▶ **DATA RECORDS**
::::::::

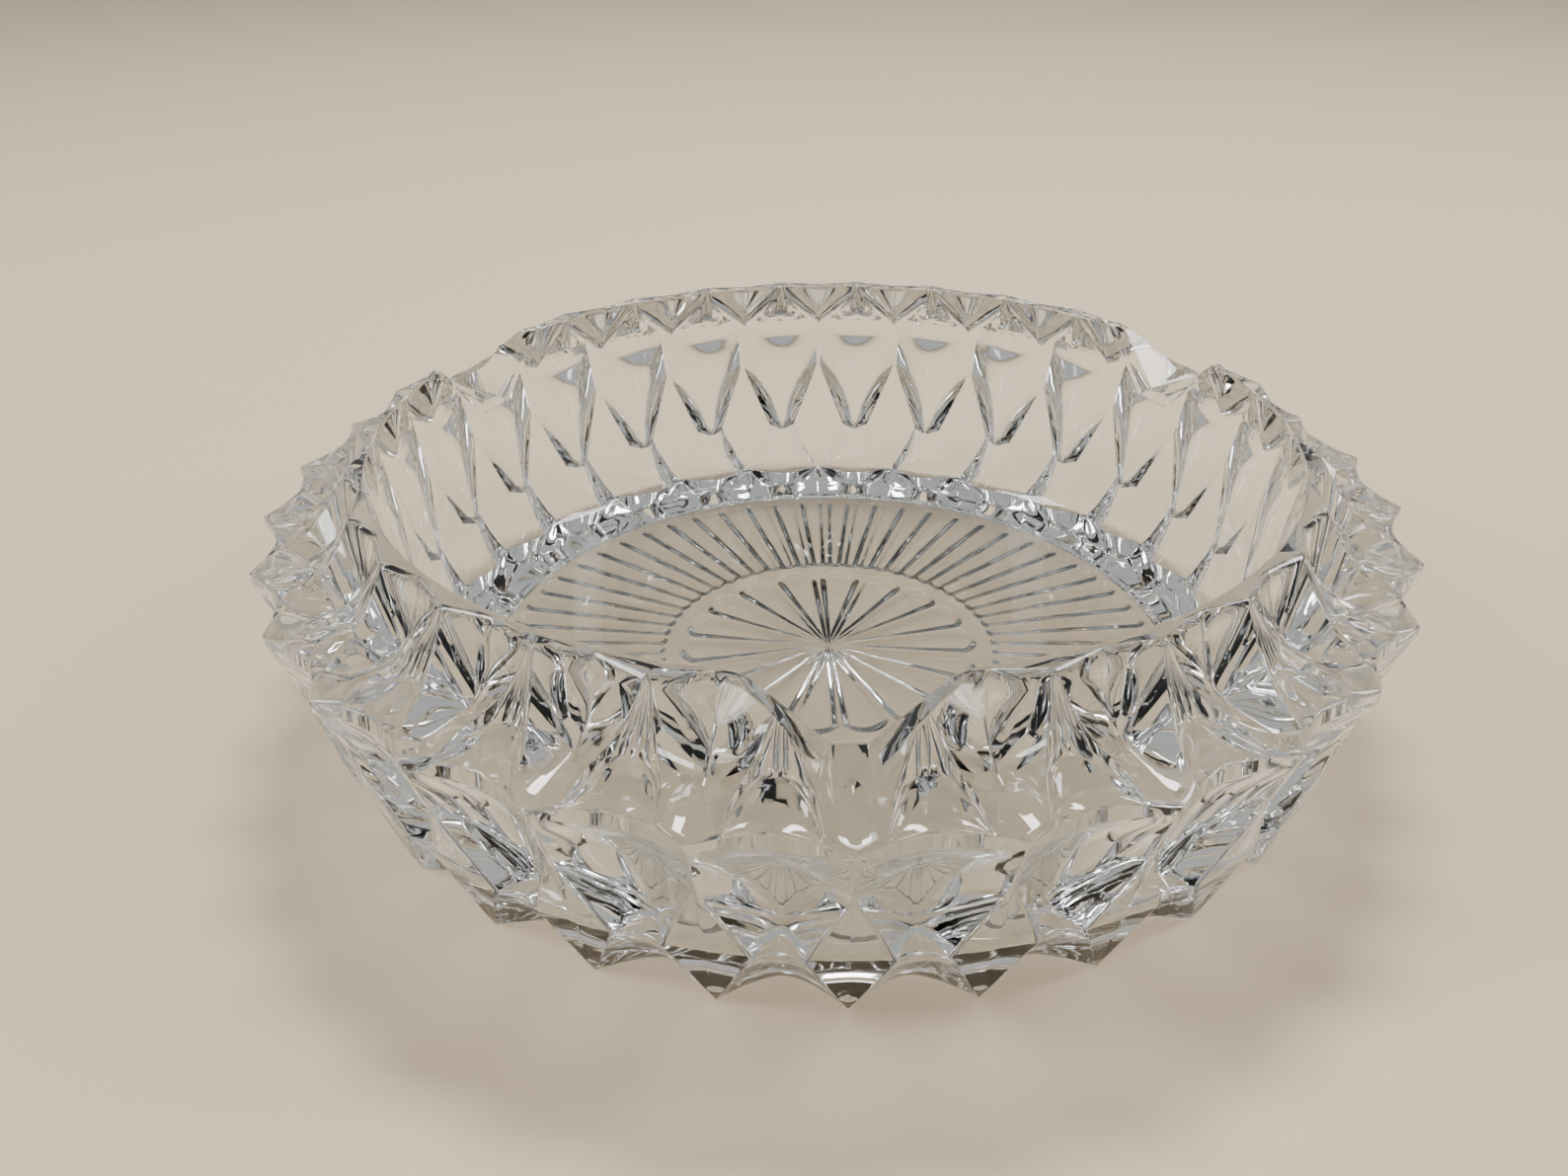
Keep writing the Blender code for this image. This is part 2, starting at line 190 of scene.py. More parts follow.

::::::::

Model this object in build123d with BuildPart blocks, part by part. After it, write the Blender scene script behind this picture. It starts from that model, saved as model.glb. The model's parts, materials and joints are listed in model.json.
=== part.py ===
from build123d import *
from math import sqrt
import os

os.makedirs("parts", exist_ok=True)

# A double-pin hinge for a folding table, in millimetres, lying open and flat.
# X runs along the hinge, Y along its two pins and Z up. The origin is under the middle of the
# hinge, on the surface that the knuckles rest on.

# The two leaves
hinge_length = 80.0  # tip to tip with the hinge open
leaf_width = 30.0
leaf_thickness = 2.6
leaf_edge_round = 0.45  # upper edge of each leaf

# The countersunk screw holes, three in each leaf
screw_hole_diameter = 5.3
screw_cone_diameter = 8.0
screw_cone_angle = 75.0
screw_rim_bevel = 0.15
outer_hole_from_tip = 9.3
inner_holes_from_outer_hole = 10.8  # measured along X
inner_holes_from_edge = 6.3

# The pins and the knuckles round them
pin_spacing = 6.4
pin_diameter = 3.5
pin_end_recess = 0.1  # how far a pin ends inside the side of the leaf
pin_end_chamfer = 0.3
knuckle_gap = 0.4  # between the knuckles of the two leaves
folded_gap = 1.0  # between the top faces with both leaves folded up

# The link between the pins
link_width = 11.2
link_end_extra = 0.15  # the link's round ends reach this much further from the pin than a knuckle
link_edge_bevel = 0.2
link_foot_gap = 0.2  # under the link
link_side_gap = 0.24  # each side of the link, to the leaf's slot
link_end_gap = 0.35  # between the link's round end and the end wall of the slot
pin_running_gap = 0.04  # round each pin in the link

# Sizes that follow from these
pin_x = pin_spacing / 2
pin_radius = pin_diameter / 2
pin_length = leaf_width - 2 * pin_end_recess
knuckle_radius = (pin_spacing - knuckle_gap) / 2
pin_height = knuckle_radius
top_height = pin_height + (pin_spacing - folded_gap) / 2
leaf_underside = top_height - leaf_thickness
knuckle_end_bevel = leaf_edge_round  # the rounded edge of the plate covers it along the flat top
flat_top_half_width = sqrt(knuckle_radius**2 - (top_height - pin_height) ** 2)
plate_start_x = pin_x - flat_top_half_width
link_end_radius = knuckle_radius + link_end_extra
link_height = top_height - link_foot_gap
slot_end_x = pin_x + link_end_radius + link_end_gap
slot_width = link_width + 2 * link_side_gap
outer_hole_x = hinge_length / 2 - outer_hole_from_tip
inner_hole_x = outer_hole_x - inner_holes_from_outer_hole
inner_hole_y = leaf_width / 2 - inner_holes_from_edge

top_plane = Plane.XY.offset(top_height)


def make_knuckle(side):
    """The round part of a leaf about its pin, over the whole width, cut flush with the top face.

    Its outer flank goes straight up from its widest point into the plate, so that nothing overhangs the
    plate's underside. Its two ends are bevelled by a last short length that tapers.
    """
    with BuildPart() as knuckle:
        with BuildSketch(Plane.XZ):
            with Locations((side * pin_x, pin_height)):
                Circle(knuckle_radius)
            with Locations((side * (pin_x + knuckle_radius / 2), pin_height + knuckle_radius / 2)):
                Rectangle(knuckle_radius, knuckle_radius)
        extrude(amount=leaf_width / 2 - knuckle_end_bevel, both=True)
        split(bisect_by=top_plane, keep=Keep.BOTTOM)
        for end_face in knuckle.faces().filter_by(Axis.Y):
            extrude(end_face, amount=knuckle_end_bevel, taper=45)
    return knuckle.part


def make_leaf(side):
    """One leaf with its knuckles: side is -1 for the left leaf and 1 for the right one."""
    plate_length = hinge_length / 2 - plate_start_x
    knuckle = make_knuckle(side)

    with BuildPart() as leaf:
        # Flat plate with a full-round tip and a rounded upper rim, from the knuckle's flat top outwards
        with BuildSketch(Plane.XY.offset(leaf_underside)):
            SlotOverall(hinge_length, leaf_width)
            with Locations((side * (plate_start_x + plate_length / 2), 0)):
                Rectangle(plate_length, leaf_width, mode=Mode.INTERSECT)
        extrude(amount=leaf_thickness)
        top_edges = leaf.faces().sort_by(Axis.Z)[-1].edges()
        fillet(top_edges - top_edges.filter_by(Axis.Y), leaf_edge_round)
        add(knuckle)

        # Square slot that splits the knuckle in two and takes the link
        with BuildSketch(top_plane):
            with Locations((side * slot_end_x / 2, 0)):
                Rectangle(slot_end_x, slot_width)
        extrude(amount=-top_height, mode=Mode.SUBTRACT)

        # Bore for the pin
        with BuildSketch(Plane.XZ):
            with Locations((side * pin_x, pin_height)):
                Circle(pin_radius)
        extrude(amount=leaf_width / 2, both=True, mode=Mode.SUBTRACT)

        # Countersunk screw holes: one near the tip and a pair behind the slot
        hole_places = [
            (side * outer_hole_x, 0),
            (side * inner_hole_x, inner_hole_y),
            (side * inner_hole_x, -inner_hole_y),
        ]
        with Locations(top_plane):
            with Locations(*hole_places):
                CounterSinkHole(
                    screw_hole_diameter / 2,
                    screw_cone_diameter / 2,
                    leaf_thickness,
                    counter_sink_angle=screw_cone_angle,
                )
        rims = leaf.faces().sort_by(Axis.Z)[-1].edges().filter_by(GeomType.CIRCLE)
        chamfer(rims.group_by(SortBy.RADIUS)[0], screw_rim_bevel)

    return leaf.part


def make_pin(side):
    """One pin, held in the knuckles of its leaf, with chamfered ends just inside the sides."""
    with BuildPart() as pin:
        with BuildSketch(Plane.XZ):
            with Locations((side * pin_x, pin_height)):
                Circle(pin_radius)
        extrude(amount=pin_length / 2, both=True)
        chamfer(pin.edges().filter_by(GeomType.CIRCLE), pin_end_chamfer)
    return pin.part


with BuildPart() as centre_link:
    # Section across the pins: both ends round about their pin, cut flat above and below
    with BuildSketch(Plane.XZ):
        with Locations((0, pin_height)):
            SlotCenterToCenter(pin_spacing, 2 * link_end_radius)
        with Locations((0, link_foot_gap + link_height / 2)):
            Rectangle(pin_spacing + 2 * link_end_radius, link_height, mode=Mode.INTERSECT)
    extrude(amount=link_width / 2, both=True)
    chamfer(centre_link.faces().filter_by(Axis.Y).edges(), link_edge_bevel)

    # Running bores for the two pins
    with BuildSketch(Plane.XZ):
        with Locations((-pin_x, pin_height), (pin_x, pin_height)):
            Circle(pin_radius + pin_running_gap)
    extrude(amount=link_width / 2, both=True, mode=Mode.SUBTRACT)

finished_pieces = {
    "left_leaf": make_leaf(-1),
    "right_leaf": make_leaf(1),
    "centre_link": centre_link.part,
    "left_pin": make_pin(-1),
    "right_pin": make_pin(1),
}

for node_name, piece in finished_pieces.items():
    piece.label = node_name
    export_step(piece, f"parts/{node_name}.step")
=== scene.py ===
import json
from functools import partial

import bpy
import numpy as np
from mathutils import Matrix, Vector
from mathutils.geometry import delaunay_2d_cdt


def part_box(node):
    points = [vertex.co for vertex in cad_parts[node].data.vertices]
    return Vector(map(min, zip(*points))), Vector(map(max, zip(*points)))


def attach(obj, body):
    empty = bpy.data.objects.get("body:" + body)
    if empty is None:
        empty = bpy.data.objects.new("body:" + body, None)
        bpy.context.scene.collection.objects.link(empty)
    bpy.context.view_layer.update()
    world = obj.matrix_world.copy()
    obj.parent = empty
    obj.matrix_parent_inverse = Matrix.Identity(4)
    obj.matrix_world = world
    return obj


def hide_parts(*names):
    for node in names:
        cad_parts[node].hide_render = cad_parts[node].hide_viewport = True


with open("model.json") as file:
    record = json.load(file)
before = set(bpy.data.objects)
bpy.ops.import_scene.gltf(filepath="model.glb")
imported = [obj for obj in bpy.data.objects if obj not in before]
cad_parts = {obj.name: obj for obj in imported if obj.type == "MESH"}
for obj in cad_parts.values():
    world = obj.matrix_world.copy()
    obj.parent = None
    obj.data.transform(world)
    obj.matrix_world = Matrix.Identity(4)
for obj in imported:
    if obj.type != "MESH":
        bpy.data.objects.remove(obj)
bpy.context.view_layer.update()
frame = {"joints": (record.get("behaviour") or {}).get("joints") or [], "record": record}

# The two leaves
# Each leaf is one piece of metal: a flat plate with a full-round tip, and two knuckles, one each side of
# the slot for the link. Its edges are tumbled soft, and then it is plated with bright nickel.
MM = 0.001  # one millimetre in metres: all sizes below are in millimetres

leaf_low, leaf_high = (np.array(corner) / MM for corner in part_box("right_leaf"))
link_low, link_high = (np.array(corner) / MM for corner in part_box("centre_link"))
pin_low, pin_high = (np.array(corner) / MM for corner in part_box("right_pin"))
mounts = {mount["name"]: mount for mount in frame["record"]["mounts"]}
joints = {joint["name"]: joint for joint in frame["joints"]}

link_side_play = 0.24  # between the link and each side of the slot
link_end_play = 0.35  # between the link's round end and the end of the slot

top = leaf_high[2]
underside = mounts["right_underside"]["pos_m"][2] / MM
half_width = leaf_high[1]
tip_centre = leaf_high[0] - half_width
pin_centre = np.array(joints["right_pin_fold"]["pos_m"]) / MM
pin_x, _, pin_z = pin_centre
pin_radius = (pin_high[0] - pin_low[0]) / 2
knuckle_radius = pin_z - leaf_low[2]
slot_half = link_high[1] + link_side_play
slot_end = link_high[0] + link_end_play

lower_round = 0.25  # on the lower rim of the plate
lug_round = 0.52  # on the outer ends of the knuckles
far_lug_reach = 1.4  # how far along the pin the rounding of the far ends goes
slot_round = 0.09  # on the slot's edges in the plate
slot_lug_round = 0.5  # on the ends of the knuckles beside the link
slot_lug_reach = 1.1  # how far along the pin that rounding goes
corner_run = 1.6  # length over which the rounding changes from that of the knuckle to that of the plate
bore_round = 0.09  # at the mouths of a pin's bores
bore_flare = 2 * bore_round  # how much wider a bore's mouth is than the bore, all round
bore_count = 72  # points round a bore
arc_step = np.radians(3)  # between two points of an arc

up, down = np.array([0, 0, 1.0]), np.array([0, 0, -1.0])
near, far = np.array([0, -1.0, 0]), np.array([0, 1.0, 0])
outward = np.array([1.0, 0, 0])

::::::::

▶ **WORK TO COMPLETE**
Write down exactly the span of lines above from the one containing "# Running bores for the two pins" to the one containing "bpy.data.objects.remove(obj)", both ends included.

▶ **RESPONSE**
    # Running bores for the two pins
    with BuildSketch(Plane.XZ):
        with Locations((-pin_x, pin_height), (pin_x, pin_height)):
            Circle(pin_radius + pin_running_gap)
    extrude(amount=link_width / 2, both=True, mode=Mode.SUBTRACT)

finished_pieces = {
    "left_leaf": make_leaf(-1),
    "right_leaf": make_leaf(1),
    "centre_link": centre_link.part,
    "left_pin": make_pin(-1),
    "right_pin": make_pin(1),
}

for node_name, piece in finished_pieces.items():
    piece.label = node_name
    export_step(piece, f"parts/{node_name}.step")
=== scene.py ===
import json
from functools import partial

import bpy
import numpy as np
from mathutils import Matrix, Vector
from mathutils.geometry import delaunay_2d_cdt


def part_box(node):
    points = [vertex.co for vertex in cad_parts[node].data.vertices]
    return Vector(map(min, zip(*points))), Vector(map(max, zip(*points)))


def attach(obj, body):
    empty = bpy.data.objects.get("body:" + body)
    if empty is None:
        empty = bpy.data.objects.new("body:" + body, None)
        bpy.context.scene.collection.objects.link(empty)
    bpy.context.view_layer.update()
    world = obj.matrix_world.copy()
    obj.parent = empty
    obj.matrix_parent_inverse = Matrix.Identity(4)
    obj.matrix_world = world
    return obj


def hide_parts(*names):
    for node in names:
        cad_parts[node].hide_render = cad_parts[node].hide_viewport = True


with open("model.json") as file:
    record = json.load(file)
before = set(bpy.data.objects)
bpy.ops.import_scene.gltf(filepath="model.glb")
imported = [obj for obj in bpy.data.objects if obj not in before]
cad_parts = {obj.name: obj for obj in imported if obj.type == "MESH"}
for obj in cad_parts.values():
    world = obj.matrix_world.copy()
    obj.parent = None
    obj.data.transform(world)
    obj.matrix_world = Matrix.Identity(4)
for obj in imported:
    if obj.type != "MESH":
        bpy.data.objects.remove(obj)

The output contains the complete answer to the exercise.